Maar Nederland zou andere controlemaatregelen kunnen nemen die minder restrictief zijn. Een van de controlemaatregelen die Nederland volgens de AG kan treffen, is nagaan of de arbeidskrachten ter beschikking worden gesteld met het oogmerk om bij een onderneming die in die lidstaat is gevestigd, een specifieke opdracht met een beperkte duur uit te voeren. Nederland kan ook de noodzakelijke maatregelen treffen om te garanderen dat de werknemers die onderdaan zijn van derde landen na afloop van de terbeschikkingstelling terugkeren naar hun woonstaat.

Het EU-Hof heeft eerder voorbeelden gegeven van maatregelen die minder beperkend zijn dan een tewerkstellingsvergunning, bijvoorbeeld de verplichting voor een dienstverrichter om de plaatselijke autoriteiten in kennis te stellen van de aanwezigheid van een of meer ter beschikking gestelde werknemers, de vermoedelijke duur van die aanwezigheid en de dienst of diensten die de terbeschikkingstelling nodig maakt of maken.

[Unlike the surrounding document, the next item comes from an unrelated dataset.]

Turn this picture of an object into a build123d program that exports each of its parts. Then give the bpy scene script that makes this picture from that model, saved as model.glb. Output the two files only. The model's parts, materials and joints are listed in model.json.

Volgens het Hof zou een dergelijke verplichting die autoriteiten in staat stellen de naleving van de sociale wetgeving van Nederland gedurende de terbeschikkingstelling te controleren, en daarbij rekening te houden met de verplichtingen waaraan de onderneming reeds moet voldoen krachtens de socialem wetgeving van de lidstaat van herkomst.

Een andere maatregel die het Hof heeft genoemd als maatregel die minder beperkend is dan een tewerkstellingsvergunning, is de verplichting voor een dienstverrichter om tegenover de plaatselijke autoriteiten aan te tonen dat de betrokken werknemers in de lidstaat waar zij door de onderneming worden tewerkgesteld, voldoen aan alle voorschriften, met name inzake verblijf, werkvergunning en sociale zekerheid. Volgens het Hof zou een dergelijke verplichting die autoriteiten op een minder restrictieve en even doeltreffende wijze als de vergunningplicht de waarborg bieden dat die werknemers zich in een reguliere situatie bevinden en dat zij hun hoofdactiviteit uitoefenen in de lidstaat waar de dienstverrichter is gevestigd. In combinatie met de door deze onderneming verstrekte gegevens over de voorziene duur van de terbeschikkingstelling zouden de Nederlandse autoriteiten met behulp van die informatie in voorkomend geval de maatregelen kunnen nemen die na afloop van die periode noodzakelijk zijn.

Het EU-Hof is niet gebonden aan dit advies en zal naar verwachting binnen enkele maanden uitspraak doen.